***** Data entries

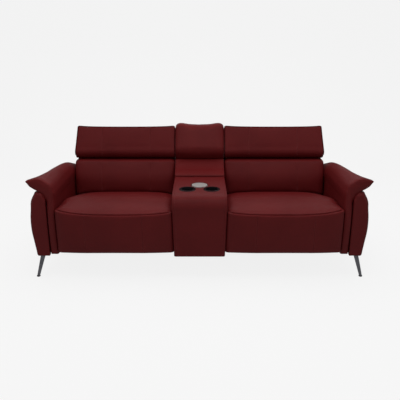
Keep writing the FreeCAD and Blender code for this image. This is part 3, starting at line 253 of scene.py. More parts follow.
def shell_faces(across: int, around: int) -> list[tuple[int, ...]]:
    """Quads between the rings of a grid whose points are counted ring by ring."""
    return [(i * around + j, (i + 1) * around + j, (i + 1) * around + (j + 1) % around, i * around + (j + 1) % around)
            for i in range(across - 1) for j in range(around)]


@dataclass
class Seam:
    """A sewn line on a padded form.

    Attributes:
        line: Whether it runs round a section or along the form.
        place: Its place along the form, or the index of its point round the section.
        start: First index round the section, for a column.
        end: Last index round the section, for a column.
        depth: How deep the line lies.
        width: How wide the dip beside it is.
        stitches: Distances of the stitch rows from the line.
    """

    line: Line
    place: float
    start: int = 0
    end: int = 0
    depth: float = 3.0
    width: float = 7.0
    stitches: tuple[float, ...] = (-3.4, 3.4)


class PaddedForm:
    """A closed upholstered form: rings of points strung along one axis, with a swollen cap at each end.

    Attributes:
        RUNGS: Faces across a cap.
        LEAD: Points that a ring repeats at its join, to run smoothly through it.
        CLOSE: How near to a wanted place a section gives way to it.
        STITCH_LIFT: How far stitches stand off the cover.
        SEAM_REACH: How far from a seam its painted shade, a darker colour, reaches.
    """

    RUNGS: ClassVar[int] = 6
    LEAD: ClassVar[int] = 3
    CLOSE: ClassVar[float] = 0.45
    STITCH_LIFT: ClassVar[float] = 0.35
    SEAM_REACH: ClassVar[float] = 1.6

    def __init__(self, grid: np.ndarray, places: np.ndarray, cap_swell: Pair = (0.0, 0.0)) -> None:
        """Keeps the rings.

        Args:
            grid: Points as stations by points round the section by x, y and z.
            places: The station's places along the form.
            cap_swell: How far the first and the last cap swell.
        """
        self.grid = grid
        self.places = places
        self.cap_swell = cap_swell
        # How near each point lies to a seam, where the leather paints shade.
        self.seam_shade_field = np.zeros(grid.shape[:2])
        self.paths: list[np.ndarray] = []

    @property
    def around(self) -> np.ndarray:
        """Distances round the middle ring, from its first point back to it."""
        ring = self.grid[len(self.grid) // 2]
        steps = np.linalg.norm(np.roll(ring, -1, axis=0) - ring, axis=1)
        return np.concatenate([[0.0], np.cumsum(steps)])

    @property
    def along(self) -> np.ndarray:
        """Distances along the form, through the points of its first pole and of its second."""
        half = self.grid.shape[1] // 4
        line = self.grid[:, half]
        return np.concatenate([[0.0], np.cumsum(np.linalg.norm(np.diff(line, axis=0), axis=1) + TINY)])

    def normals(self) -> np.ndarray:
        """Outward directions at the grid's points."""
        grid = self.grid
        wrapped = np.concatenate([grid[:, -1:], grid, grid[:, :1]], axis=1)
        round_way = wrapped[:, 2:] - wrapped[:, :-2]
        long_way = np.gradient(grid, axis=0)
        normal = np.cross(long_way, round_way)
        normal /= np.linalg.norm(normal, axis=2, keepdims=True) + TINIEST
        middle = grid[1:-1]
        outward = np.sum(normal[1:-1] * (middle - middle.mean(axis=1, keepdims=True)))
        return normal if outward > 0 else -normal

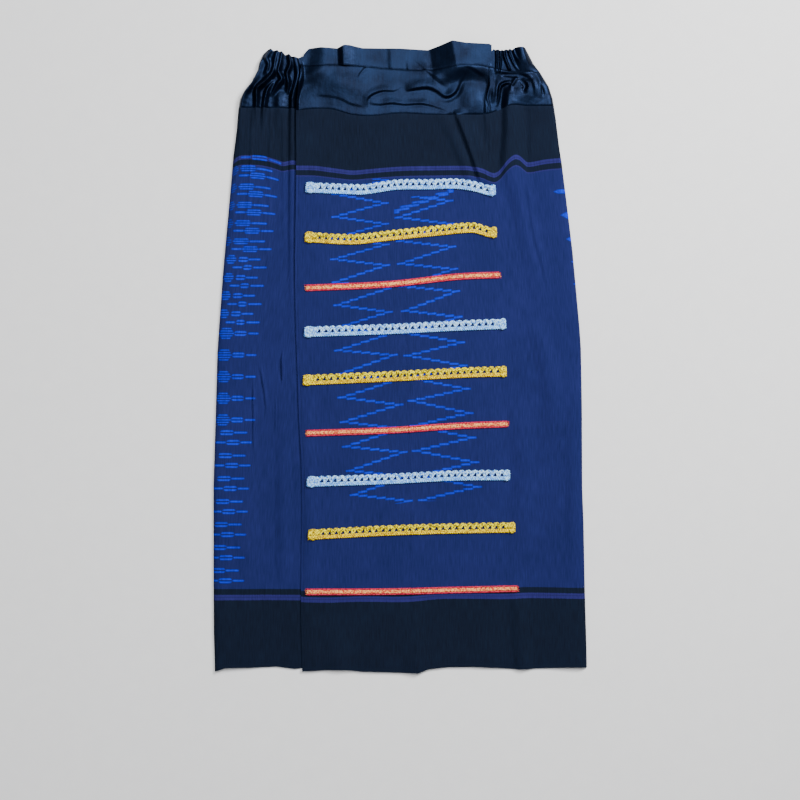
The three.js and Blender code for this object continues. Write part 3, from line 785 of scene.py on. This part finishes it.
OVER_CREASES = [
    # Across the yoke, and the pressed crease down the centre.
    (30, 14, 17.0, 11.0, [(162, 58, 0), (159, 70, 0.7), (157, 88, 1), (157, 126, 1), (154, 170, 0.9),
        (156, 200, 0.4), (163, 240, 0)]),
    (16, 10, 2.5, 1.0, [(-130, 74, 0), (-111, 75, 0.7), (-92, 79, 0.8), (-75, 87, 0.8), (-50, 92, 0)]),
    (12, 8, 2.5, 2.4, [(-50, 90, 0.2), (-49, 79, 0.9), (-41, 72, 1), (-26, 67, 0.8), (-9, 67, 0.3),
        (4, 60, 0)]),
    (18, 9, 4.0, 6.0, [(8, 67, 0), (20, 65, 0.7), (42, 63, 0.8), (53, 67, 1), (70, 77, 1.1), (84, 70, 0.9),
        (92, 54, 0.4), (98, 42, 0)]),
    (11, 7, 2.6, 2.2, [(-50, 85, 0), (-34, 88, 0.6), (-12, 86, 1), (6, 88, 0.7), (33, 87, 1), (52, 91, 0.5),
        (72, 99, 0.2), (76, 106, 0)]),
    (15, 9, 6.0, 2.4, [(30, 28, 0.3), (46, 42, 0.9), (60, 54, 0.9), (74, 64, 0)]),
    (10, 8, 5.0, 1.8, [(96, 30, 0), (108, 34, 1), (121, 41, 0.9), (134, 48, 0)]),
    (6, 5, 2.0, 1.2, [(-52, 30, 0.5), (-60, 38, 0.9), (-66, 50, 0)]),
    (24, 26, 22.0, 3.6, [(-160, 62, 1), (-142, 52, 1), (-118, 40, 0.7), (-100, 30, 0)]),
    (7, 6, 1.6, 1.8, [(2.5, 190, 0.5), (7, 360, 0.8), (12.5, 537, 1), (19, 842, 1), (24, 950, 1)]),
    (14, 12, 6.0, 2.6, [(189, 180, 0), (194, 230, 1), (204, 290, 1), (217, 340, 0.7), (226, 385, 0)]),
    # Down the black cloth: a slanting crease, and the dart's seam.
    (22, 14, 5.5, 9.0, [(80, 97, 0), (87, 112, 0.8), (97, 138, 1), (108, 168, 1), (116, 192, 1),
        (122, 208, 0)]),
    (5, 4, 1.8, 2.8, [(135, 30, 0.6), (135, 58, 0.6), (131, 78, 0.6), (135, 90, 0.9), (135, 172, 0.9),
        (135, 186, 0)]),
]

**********

*Directions*.
Reproduce the data, keeping every line exactly the same.

*Complete response*.
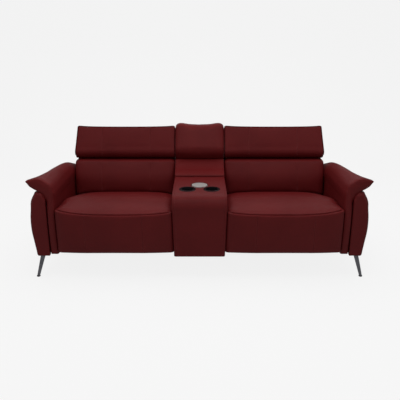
Keep writing the FreeCAD and Blender code for this image. This is part 3, starting at line 253 of scene.py. More parts follow.
def shell_faces(across: int, around: int) -> list[tuple[int, ...]]:
    """Quads between the rings of a grid whose points are counted ring by ring."""
    return [(i * around + j, (i + 1) * around + j, (i + 1) * around + (j + 1) % around, i * around + (j + 1) % around)
            for i in range(across - 1) for j in range(around)]


@dataclass
class Seam:
    """A sewn line on a padded form.

    Attributes:
        line: Whether it runs round a section or along the form.
        place: Its place along the form, or the index of its point round the section.
        start: First index round the section, for a column.
        end: Last index round the section, for a column.
        depth: How deep the line lies.
        width: How wide the dip beside it is.
        stitches: Distances of the stitch rows from the line.
    """

    line: Line
    place: float
    start: int = 0
    end: int = 0
    depth: float = 3.0
    width: float = 7.0
    stitches: tuple[float, ...] = (-3.4, 3.4)


class PaddedForm:
    """A closed upholstered form: rings of points strung along one axis, with a swollen cap at each end.

    Attributes:
        RUNGS: Faces across a cap.
        LEAD: Points that a ring repeats at its join, to run smoothly through it.
        CLOSE: How near to a wanted place a section gives way to it.
        STITCH_LIFT: How far stitches stand off the cover.
        SEAM_REACH: How far from a seam its painted shade, a darker colour, reaches.
    """

    RUNGS: ClassVar[int] = 6
    LEAD: ClassVar[int] = 3
    CLOSE: ClassVar[float] = 0.45
    STITCH_LIFT: ClassVar[float] = 0.35
    SEAM_REACH: ClassVar[float] = 1.6

    def __init__(self, grid: np.ndarray, places: np.ndarray, cap_swell: Pair = (0.0, 0.0)) -> None:
        """Keeps the rings.

        Args:
            grid: Points as stations by points round the section by x, y and z.
            places: The station's places along the form.
            cap_swell: How far the first and the last cap swell.
        """
        self.grid = grid
        self.places = places
        self.cap_swell = cap_swell
        # How near each point lies to a seam, where the leather paints shade.
        self.seam_shade_field = np.zeros(grid.shape[:2])
        self.paths: list[np.ndarray] = []

    @property
    def around(self) -> np.ndarray:
        """Distances round the middle ring, from its first point back to it."""
        ring = self.grid[len(self.grid) // 2]
        steps = np.linalg.norm(np.roll(ring, -1, axis=0) - ring, axis=1)
        return np.concatenate([[0.0], np.cumsum(steps)])

    @property
    def along(self) -> np.ndarray:
        """Distances along the form, through the points of its first pole and of its second."""
        half = self.grid.shape[1] // 4
        line = self.grid[:, half]
        return np.concatenate([[0.0], np.cumsum(np.linalg.norm(np.diff(line, axis=0), axis=1) + TINY)])

    def normals(self) -> np.ndarray:
        """Outward directions at the grid's points."""
        grid = self.grid
        wrapped = np.concatenate([grid[:, -1:], grid, grid[:, :1]], axis=1)
        round_way = wrapped[:, 2:] - wrapped[:, :-2]
        long_way = np.gradient(grid, axis=0)
        normal = np.cross(long_way, round_way)
        normal /= np.linalg.norm(normal, axis=2, keepdims=True) + TINIEST
        middle = grid[1:-1]
        outward = np.sum(normal[1:-1] * (middle - middle.mean(axis=1, keepdims=True)))
        return normal if outward > 0 else -normal

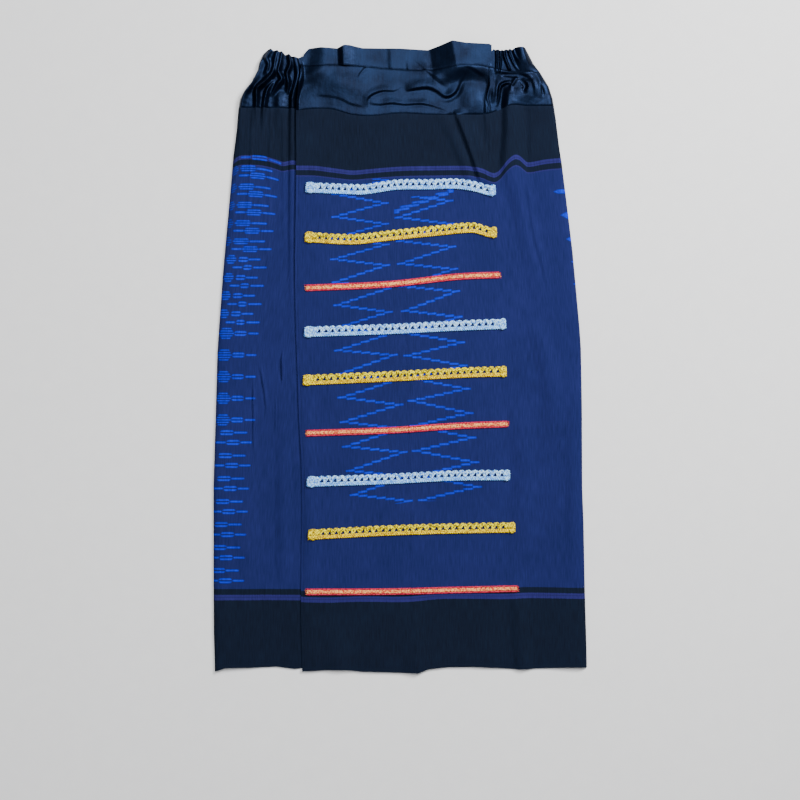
The three.js and Blender code for this object continues. Write part 3, from line 785 of scene.py on. This part finishes it.
OVER_CREASES = [
    # Across the yoke, and the pressed crease down the centre.
    (30, 14, 17.0, 11.0, [(162, 58, 0), (159, 70, 0.7), (157, 88, 1), (157, 126, 1), (154, 170, 0.9),
        (156, 200, 0.4), (163, 240, 0)]),
    (16, 10, 2.5, 1.0, [(-130, 74, 0), (-111, 75, 0.7), (-92, 79, 0.8), (-75, 87, 0.8), (-50, 92, 0)]),
    (12, 8, 2.5, 2.4, [(-50, 90, 0.2), (-49, 79, 0.9), (-41, 72, 1), (-26, 67, 0.8), (-9, 67, 0.3),
        (4, 60, 0)]),
    (18, 9, 4.0, 6.0, [(8, 67, 0), (20, 65, 0.7), (42, 63, 0.8), (53, 67, 1), (70, 77, 1.1), (84, 70, 0.9),
        (92, 54, 0.4), (98, 42, 0)]),
    (11, 7, 2.6, 2.2, [(-50, 85, 0), (-34, 88, 0.6), (-12, 86, 1), (6, 88, 0.7), (33, 87, 1), (52, 91, 0.5),
        (72, 99, 0.2), (76, 106, 0)]),
    (15, 9, 6.0, 2.4, [(30, 28, 0.3), (46, 42, 0.9), (60, 54, 0.9), (74, 64, 0)]),
    (10, 8, 5.0, 1.8, [(96, 30, 0), (108, 34, 1), (121, 41, 0.9), (134, 48, 0)]),
    (6, 5, 2.0, 1.2, [(-52, 30, 0.5), (-60, 38, 0.9), (-66, 50, 0)]),
    (24, 26, 22.0, 3.6, [(-160, 62, 1), (-142, 52, 1), (-118, 40, 0.7), (-100, 30, 0)]),
    (7, 6, 1.6, 1.8, [(2.5, 190, 0.5), (7, 360, 0.8), (12.5, 537, 1), (19, 842, 1), (24, 950, 1)]),
    (14, 12, 6.0, 2.6, [(189, 180, 0), (194, 230, 1), (204, 290, 1), (217, 340, 0.7), (226, 385, 0)]),
    # Down the black cloth: a slanting crease, and the dart's seam.
    (22, 14, 5.5, 9.0, [(80, 97, 0), (87, 112, 0.8), (97, 138, 1), (108, 168, 1), (116, 192, 1),
        (122, 208, 0)]),
    (5, 4, 1.8, 2.8, [(135, 30, 0.6), (135, 58, 0.6), (131, 78, 0.6), (135, 90, 0.9), (135, 172, 0.9),
        (135, 186, 0)]),
]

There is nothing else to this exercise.